Evidentemente anche qui ha avuto qualche serio problema. Sappiamo che ha provato diverse strategie e diversi punti di vista con il nodo di Meereen, non sappiamo quanto ha dovuto ristrutturare ciò che stava scrivendo nel corso di questi anni, anche se gli aggiornamenti che tu deplori ne danno un'idea.
A questo proposito Martin è stato travolto dai lettori. Una parte di loro aspetta con ansia ogni minimo accenno, un'altra parte vorrebbe il silenzio totale fino alla pubblicazione del romanzo. Non può accontentare tutti. Se non vuoi leggere cosa sta combinando ignora il suo blog e i miei articoli, se l'attesa per il romanzo ti ha stufato leggi altro.

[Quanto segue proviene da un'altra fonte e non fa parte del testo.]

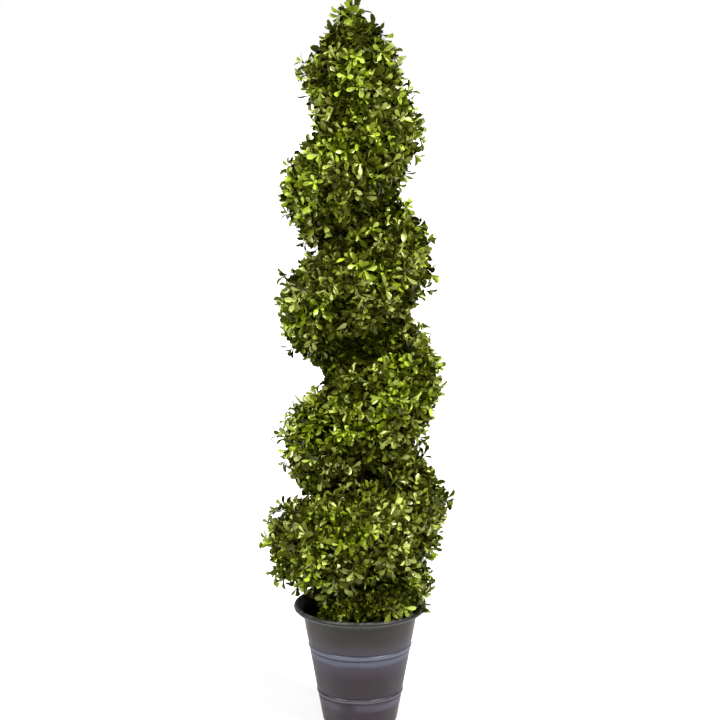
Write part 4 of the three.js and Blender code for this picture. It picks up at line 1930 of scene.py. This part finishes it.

Ma, come ha scritto Neil Gaiman e come hanno detto tanti altri, Martin si è rivelato poco professionale nei confronti dell'editore perché non ha rispettato la data di scadenza, ma i lettori quando hanno iniziato a leggerlo sapevano che era una saga incompiuta, e in questo caso il rischio delle lunghe attese va tenuto presente. C'è anche il rischio della morte dello scrittore, vedi il povero Jordan.
Un'altra cosa: Martin si è certamente reso conto che se in futuro lui rimarrà famoso nell'ambito del fantastico (ha scritto fantasy, fantascienza e horror) sarà per le Cronache del ghiaccio e del fuoco. Logico quindi che la sua vena perfezionista si sia accentuata, e che lo porti a voler pubblicare non solo un bel romanzo, ma un romanzo straordinario.
Ci riuscirà? Lo spero davvero.
E aggiungerei pure Sanderson
Ho forse detto di essere monogama nelle mie letture? Nella vita sì, ma con i libri ho molte grandi passioni.
Martina, come sempre I tuoi articoli sono interessanti ed esaustivi.
Povero Martin, immagino quanto si senta frustrato e pressato
Certo l'ansia non aiuta a scrivere un grande romanzo! Io penso che dovrebbero lasciarlo in pace, mettergli il sale sulla coda puó solo essere controproducente!